If confirmed, that fine will be second only to the fine construction company Odebrecht SA was slapped with in April 2017 by the governments of Brazil, Switzerland and the US. But for all that the fines are colossal, the plea bargain deals under which they’re issued mean the companies can still bid for public contracts.
How might this affect Temer’s government?
Given that it began with what amounted to a congressional coup against Rousseff, Temer’s presidency was always going to be fragile. He himself concedes he is very unpopular, and that his government depends on the support of congress and the media.
The day after the tape was released, the Federal Supreme Court authorised an investigation against Temer and impeachment requests were presented to the Chamber of Deputies. The president responded with a speech declaring he had no intention of resigning, but some of his ministers have resigned, while various newspapers in Brazil are demanding he resign or face impeachment.
With all this public pressure, Temer will struggle to maintain the congressional support he needs to hold his government together – and in an apparent attempt to clear his name and thereby alleviate some of the pressure, he is now asking the Supreme Court to investigate him.
Since Temer was actually caught on tape apparently condoning and encouraging bribery, corruption and obstruction of justice, the case for impeachment is rather tighter than it was when Rousseff was dethroned.
Temer is also even more politically isolated than his predecessor was. Unlike Rousseff’s Workers’ Party (PT), which enjoys the loyalty of various social movements and powerful trade unions, the PMDB exerts power solely via its presence in congress, meaning its elected officials are more vulnerable to scrutiny by the mainstream media. If they want to remain the largest party in congress, the PMDB’s representatives might just have to turn against their own president.
What about charges against other politicians?
Besides Temer, Batista’s recordings also spell trouble for the senator Aécio Neves, whom Batista caught on tape accusing members of the government of being “too weak” to stop corruption investigations, as well as asking for R$2m in bribes.
Rousseff’s presidential predecessor, Luiz Inácio Lula da Silva, already faces multiple corruption charges, and was in the last few days formally charged in an even more serious corruption probe.
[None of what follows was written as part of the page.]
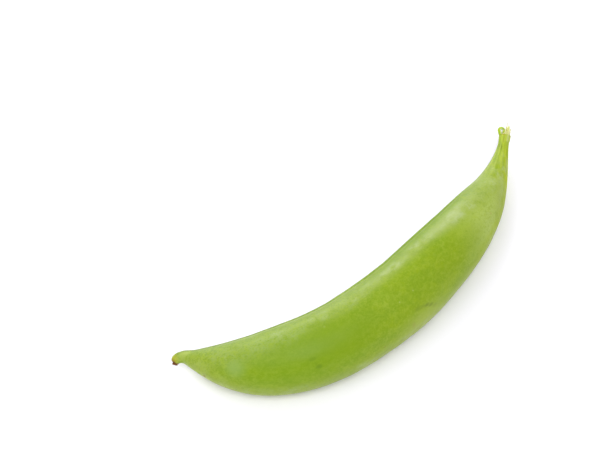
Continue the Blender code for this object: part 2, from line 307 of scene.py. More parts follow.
def build_pod():
    u = ring_stations()
    deg = column_angles()
    n_u, n_c = len(u), len(deg)
    s = (u * ARC_LENGTH / MM)[:, None]  # millimetres along
    w, t = half_width(u)[:, None] / MM, half_thickness(u)[:, None] / MM
    full = fullness(u)[:, None]
    a = np.radians(deg)[None, :]
    mean_r = (w + t) / 2

    # Millimetres over the skin from each seam. Neither seam runs quite straight.
    wander = 0.09 * np.sin(s / 7.1 + 0.6) + 0.05 * np.sin(s / 3.3) + 0.02 * np.sin(s / 1.1 + 1.0)
    inner_at = 180.0 + 3.0 * smooth(u, 0.30, 0.68)[:, None] * (1.0 - smooth(u, 0.84, 0.92)[:, None])
    outer_at = 16.0 * hump(u, 0.84, 0.08)[:, None]
    inner = np.abs(np.radians(turned(deg[None, :], inner_at)) * mean_r + wander * full)
    outer = np.abs(np.radians(turned(deg[None, :], outer_at)) * mean_r + 0.8 * wander * full)

    # The inner seam is a fine cord with a groove along its middle, on a low swelling.
    # The outer one is only a slight line, which rises into a rib on the neck.
    body = smooth(full, 0.02, 0.40)
    stand = (0.35 + 0.65 * body) * (
        0.10 * hump(inner, 0.0, 1.6)
        + 0.150 * hump(inner, 0.0, 0.34)
        - 0.060 * hump(inner, 0.0, 0.09)
        - 0.050 * hump(inner, 0.85, 0.30)
    )
    late = smooth(u, 0.60, 0.84)[:, None]
    stand = stand + (0.35 + 0.65 * body) * (
        0.085 * hump(outer, 0.0, 1.2) + (0.035 + 0.055 * late) * hump(outer, 0.0, 0.30) - 0.020 * hump(outer, 0.8, 0.3)
    )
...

Both he and Rousseff have been mentioned in various plea bargains made in the Car Wash investigation, and there have been some reports that both judges and the media have been pressing defendants to mention the former presidents.
Other members of the PT have been embarrassed by revelations that emerged from recent plea bargains between prosecutors and executives, especially the former finance minister Guido Mantega, though concrete proof of wrongdoing has yet to emerge.
People were protesting against Temer even before the tape emerged, and the recordings have only galvanised public opinion against the him. Impeachment proceedings might well be on the horizon; even if Temer isn’t impeached, the 2014 election that elected him and Rousseff may yet be voided because of alleged campaign financing irregularities. These allegations will be heard in court at the beginning of June.
Should Temer be removed from office, the presidency would go to the next eligible person in the line of succession. That would normally be the head of the Chamber of Deputies, but the current one, Rodrigo Maia, is facing a corruption inquiry of his own, which might legally exclude him from the presidency. Next in line is the Senate’s president, then the president of the Supreme Court.
Whoever ultimately took office would have 30 days to call an “indirect election”, a process in which a new president would be elected by congress rather than the public, then remain in office until the 2018 general election.
This would be highly controversial. Many Brazilians feel that the current scandal-riven congress should not be tasked with electing a new president, and an indirect presidential election would feel uncomfortably like a return to dark undemocratic times. People have been claiming for a direct election using a popular slogan from the late 1980s: “Diretas já.”
There is now broad support for a proposed constitutional amendment that would require any successor to Temer to immediately call a direct election, so that the next president would be chosen by the people, not politicians – who currently enjoy less public support than ever.